A Farm Daughter's Lament

by Evelyn I. Funda

Pub Date: Sept. 1st, 2013
ISBN: 978-0-8032-4496-2
Publisher: Bison/Univ. of Nebraska

An only daughter’s eloquent lament for her family’s farm, seasoned with dashes of feminism and naturalism.

Funda (American Literature/Utah State Univ.) considers the legacy of being raised during the 1960s in a patriarchal family of Czech immigrants and in a small town in Idaho that expected girls to marry and forsake their agricultural roots. Her debut is not, however, a straightforward narrative of generational change amid hardships; rural life expands here into a canvas for literary as well as personal reflection. Funda ranges over subjects as diverse as seed hybridization, ex-urbanites, early-20th-century Idaho, storytelling, postwar exile and mutable family mythologies. The resounding theme is her search for home. “A weed, by definition, is a plant that isn’t valued where it grows, which, to my mind, always leaves open the possibility—that great dream of the transplanted, the pioneer—of finding a place where you’re allowed to flourish,” she writes in one of several clear, fitting analogies for coming into one’s own.
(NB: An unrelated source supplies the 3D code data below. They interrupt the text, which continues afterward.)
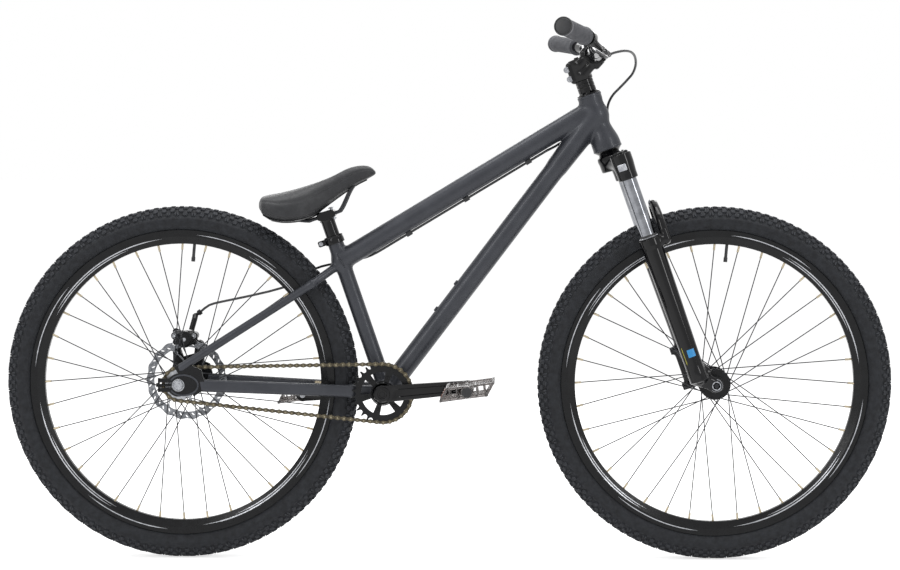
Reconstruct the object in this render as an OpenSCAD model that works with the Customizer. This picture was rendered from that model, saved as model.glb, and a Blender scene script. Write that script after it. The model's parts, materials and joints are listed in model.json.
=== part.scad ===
// Dirt jump bicycle with a single speed, a sprung fork and a rear disc brake.
// Millimetres. +X is forward, +Y is the rider's left, +Z is up.
// The origin is on the ground, midway between the two axles.

/* [Wheels] */
// Outside diameter of both tyres
tyre_od = 686; // [676:1:700]
// Width of both tyres
tyre_w = 52; // [50:1:54]
// Diameter of the shoulder that the tyre bead sits on
bead_seat_d = 584; // [580:1:586]
// Inside diameter of the rim, where the spokes enter
rim_inner_d = 540; // [536:1:546]
// Outside width of the rim
rim_w = 30; // [28:1:32]
// Wall thickness of the rim
rim_wall = 2; // [1.5:0.1:2.5]
// Distance between the two axles
wheel_base = 1034; // [1020:1:1060]
// Spokes in each wheel, laced three-cross
spoke_count = 36; // [28:4:36]
// Diameter of a spoke
spoke_d = 2; // [1.8:0.1:2.2]

/* [Hubs] */
// Width of the front hub between the fork ends
front_hub_w = 100; // [98:1:104]
// Width of the rear hub between the dropouts
rear_hub_w = 135; // [133:1:138]
// Diameter of the hub flanges
flange_d = 60; // [56:1:62]
// Diameter of the hub barrel
hub_barrel_d = 34; // [30:1:36]
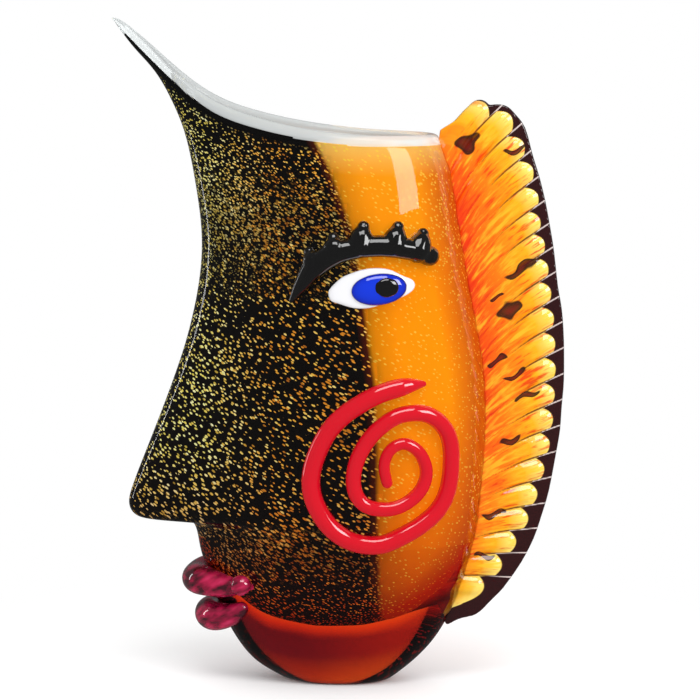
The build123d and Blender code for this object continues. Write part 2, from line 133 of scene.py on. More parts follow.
# the blown body: each station is front x, front z, back x, back z, half width, widest x, flank x and
# half width at the flank, all in mm
blownBody = {
    "outer": [
        (-153.5, 450, 58, 410, 45, 14, -136, 5.5), (-150, 445, 60.5, 396, 45.8, 14, -130, 6.2),
        (-138.6, 430, 63.5, 384, 47, 14, -118, 8.5), (-124, 414, 66, 375, 48, 13, -106, 12.5),
        (-113, 395.5, 69, 367, 49.8, 12, -94, 18.8), (-103, 371, 74, 357, 53.5, 12, -87, 21.3),
        (-96, 336, 79, 338, 58, 12, -81.5, 23.2), (-92.3, 303, 83.5, 310, 61.8, 11.5, -78, 24),
        (-94.5, 272, 88.5, 281, 63.8, 11, -79.5, 24.5), (-102.5, 236, 95.5, 245, 65, 9.5, -86, 24.3),
        (-114, 202, 100.5, 215, 65, 8.5, -97, 23), (-128, 166, 101.8, 187, 64.8, 7.5, -111, 20.3),
        (-140, 136, 101.3, 165, 64.2, 6.8, -124, 17.7), (-144.5, 120, 100.2, 149, 63.5, 6, -129, 16),
        (-139.5, 111, 99.3, 139, 62.8, 5.5, -126, 16), (-126, 109, 98.5, 129, 61.5, 4.8, -116, 18.5),
        (-103, 109.2, 96.8, 113, 59, 3.5, -95.5, 22), (-97.3, 103, 95, 103, 57, 2.8, -87, 23.6),
        (-94.5, 88, 91.3, 88, 53.2, 1.5, -81, 24), (-88.5, 70, 86, 70, 48.5, 1, -74, 24),
        (-81.5, 50, 78, 50, 42.5, 0, -67, 23.5), (-71, 29, 66.5, 30, 36, 0, -58, 21),
        (-57, 12, 52, 14, 30, 0, -46.5, 17.5), (-36, 0, 34.5, 0, 22, 0, -29, 12.5)],
    "bubble": [
        (-157, 456, 54, 408, 41.5, 14, -140, 3.2), (-145.6, 442.5, 56.8, 394, 42.5, 14, -129, 4),
        (-133.6, 427.5, 60, 382, 43.5, 14, -116, 6), (-120.5, 411.5, 62.5, 373, 44.5, 13, -103, 9.7),
        (-103.5, 380.5, 68, 361, 48.5, 12, -87.5, 16.8), (-93.3, 342, 74.5, 343, 54, 12, -79.5, 19.5),
        (-89, 305, 79, 312, 58, 12, -76, 20.5), (-94, 260, 87, 268, 60.5, 10, -79, 21),
        (-106.7, 211, 96, 222, 61.5, 9, -90, 20), (-124, 167, 98.2, 188, 61.5, 8, -110, 16),
        (-134.5, 133, 98, 160, 60.5, 6.5, -120, 13.5), (-133, 124, 96, 147.5, 60, 6, -119, 13.5),
        (-125, 121, 95, 138, 59, 5.5, -112.5, 15.5), (-103, 119.8, 92.5, 124, 57, 4, -94, 18.5),
        (-93.5, 113.5, 90.5, 114, 55.2, 3.5, -83, 20), (-89.5, 99, 86.5, 99, 51.5, 2.5, -77, 20.7),
        (-80, 82, 79, 84, 46.5, 1, -68, 20.5), (-63, 64, 63, 67, 38, 0, -52.5, 18),
        (-42, 51, 43, 54, 26.5, 0, -34.5, 13), (-14, 45, 16, 46, 9, 1, -11, 4.5)],
    "spoutInside": [
        (-128, 446, 50, 406, 35, 14, -112, 5), (-120, 432, 53, 392, 36.5, 14, -104, 6.5),
        (-114, 418, 56, 379, 38, 14, -98, 8.5), (-106.5, 402.5, 58.3, 370, 39.5, 13, -91, 11.5),
        (-98.5, 379.5, 63.8, 359, 44, 12, -82, 13.5)],
    "gather": [
        (-92, 100, 89.5, 100, 54, 2.5, -81, 22), (-85.5, 85, 84, 86, 50.5, 2, -73.5, 22),
        (-77, 62, 74.5, 64, 43.5, 1, -64, 20), (-65, 36, 62, 38, 35.5, 1, -53, 17.5),
        (-50, 15, 47, 16, 28, 0, -41, 14), (-31, 4, 29.5, 4, 18, 0, -25, 10)],
    "mouth": [
        (-210, 506), (-180, 479), (-150, 452.5), (-129, 432), (-111, 415.5), (-95, 402.5), (-77, 392.5),
        (-55, 385), (-27, 378.5), (5, 374), (35, 372.3), (90, 371.7)],
    # where the leaf runs at the nose: station, front x, front z
    "noseLeaf": [(10, -139.5, 126), (11, -137, 116), (12, -125, 112.4), (13, -104, 112.6), (14, -95, 108)],
    "lipHeight": 6.5,
    "wall": 4.3,
    "faceSteps": 22,
    "headSteps": 12,
    "stationSteps": 3,
    "mouthRows": 16,
    "mouthLineSteps": 8,
    "firstWholeRow": 6,  # the first station that lies wholly below the mouth
    "halvings": 22,
    "noseCrowding": 1.25,
    "noseHandle": 0.85,
    "leadShare": 0.35,
    "leadOut": 0.25,
    # the wall thins to this share at the spout, and is full where the flank is this wide
    "spoutWallShare": 0.3,
    "fullWallFlank": 18,
    "leastFlankShare": 0.35,
}
body = {key: np.array(value, float) for key, value in blownBody.items() if isinstance(value, list)}
body["leaf"] = body["bubble"].copy()
for station, frontX, frontZ in blownBody["noseLeaf"]:
    body["leaf"][station, :2] = frontX, frontZ
mouthRun = densified(body["mouth"], blownBody["mouthLineSteps"])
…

Her understanding of identity was shaped by such writers as Willa Cather, who broadened her perspective on the role of women on farms, and by a later trip to the Czech Republic, where she realized that her agricultural heritage came from her mother and, more poignantly, that she “could have roots in one place and grow in another.” Funda’s mother is the subject of the book's finest chapter, “Wild Oats,” which reveals a remarkable woman—former dissident, cosmopolitan European, stoic transplant to sagebrush country—and meditates with tender restraint on the aftermath of her death.

At times slowed by passages brooding over the landscape, this careful, accretive work is worthy for its testing of loyalty in memory’s kiln.